Mais Oui, I like my social justice with a side of classism!
Just came across this: Strauss-Kahn Case Inspires French Woman to Charge Minister with Rape
In the United States, the allegations against Dominique Strauss-Kahn seemed to herald a series of sex scandals in the news. Now in France, the controversy has inspired a women to speak out against another government official. Junior civil service minister George Tron resigned on Sunday after he became the subject of a preliminary investigation into charges of rape and sexual assault, the Associated Press reports. Two women alleged that he had attacked them between 2007 and 2010.
Tron, 53, is a member of President Nicolas Sarkozy’s conservative UMP party. The two women, aged 34 and 36, once worked at the town hall of Draveil, south of Paris, where Tron has long been mayor. One said she was too ashamed to tell anyone at first, but that she spoke out after the charges were brought in New York against Strauss-Kahn.
“When I saw that a chambermaid was capable of taking on Dominique Strauss-Kahn, I told myself I didn’t have the right to keep quiet,” said the woman, who was not identified by name.
I wrote about my issues with the ethics of feminist solidarity (more specifically, with the inane “We are all chambermaids”, as a misguided slogan that ignores the many vectors of colonial violence in the DSK case).

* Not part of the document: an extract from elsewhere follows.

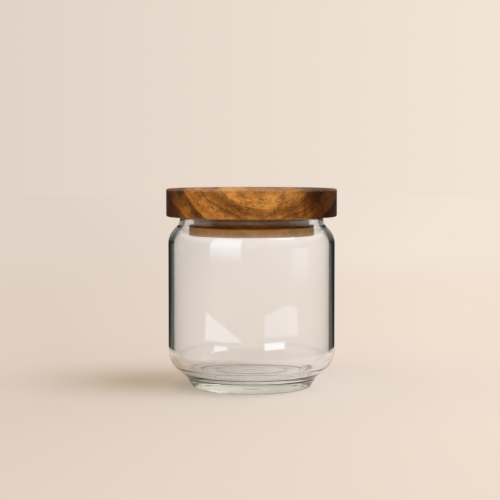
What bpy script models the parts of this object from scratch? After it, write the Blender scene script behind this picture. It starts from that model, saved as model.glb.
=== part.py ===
"""Glass pantry jar, closed by a turned wooden lid with a clear seal ring.

Metres, Z up. The jar stands on Z = 0 and its axis is the Z axis. Three pieces come
apart on the bench: the pressed glass, the finned seal ring and the wooden lid, whose
cap and plug are turned from one block.
"""

import math

import bpy
from mathutils import Matrix, Vector

# Glass: body and wall
BODY_RADIUS = 0.0488
GLASS_HEIGHT = 0.1000
WALL = 0.0032

# Glass: mouth, neck and shoulder
MOUTH_RADIUS = 0.0390
NECK_WALL = 0.0030
NECK_HEIGHT = 0.0037
NECK_FILLET = 0.0075
RIM_FILLET = 0.0012
SHOULDER_FALL = 0.0073
SHOULDER_FILLET = 0.0120

# Glass: heel, stepped foot and thick base
HEEL_SLOPE = math.radians(41)
HEEL_FILLET = 0.0135
FOOT_HEIGHT = 0.0063
FOOT_RADIUS = 0.0346
FOOT_FLARE = 0.0036
FOOT_FILLET = 0.0008
FOOT_EDGE = 0.0015
FOOT_RING = 0.0038
FLOOR_HEIGHT = 0.0068
FLOOR_CROWN = 0.0004
FLOOR_FILLET = 0.0170
RECESS_EDGE = 0.0006
RECESS_STEP = 0.0008
RECESS_DOME = 0.0008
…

And now I come across this, which makes me even stronger in my conviction that French feminists are really out of line with this so called “solidarity”. If even a chambermaid speaks about injustices how could I, a middle class civil servant not speak up?! The classist assumption that a chambermaid would a) not have a voice to speak (you know, just because you haven’t been listening, it doesn’t mean women like this chambermaid in question haven’t been speaking) and b) that of course, how can a woman of a certain class deny herself justice when even a chambermaid reclaims her right?!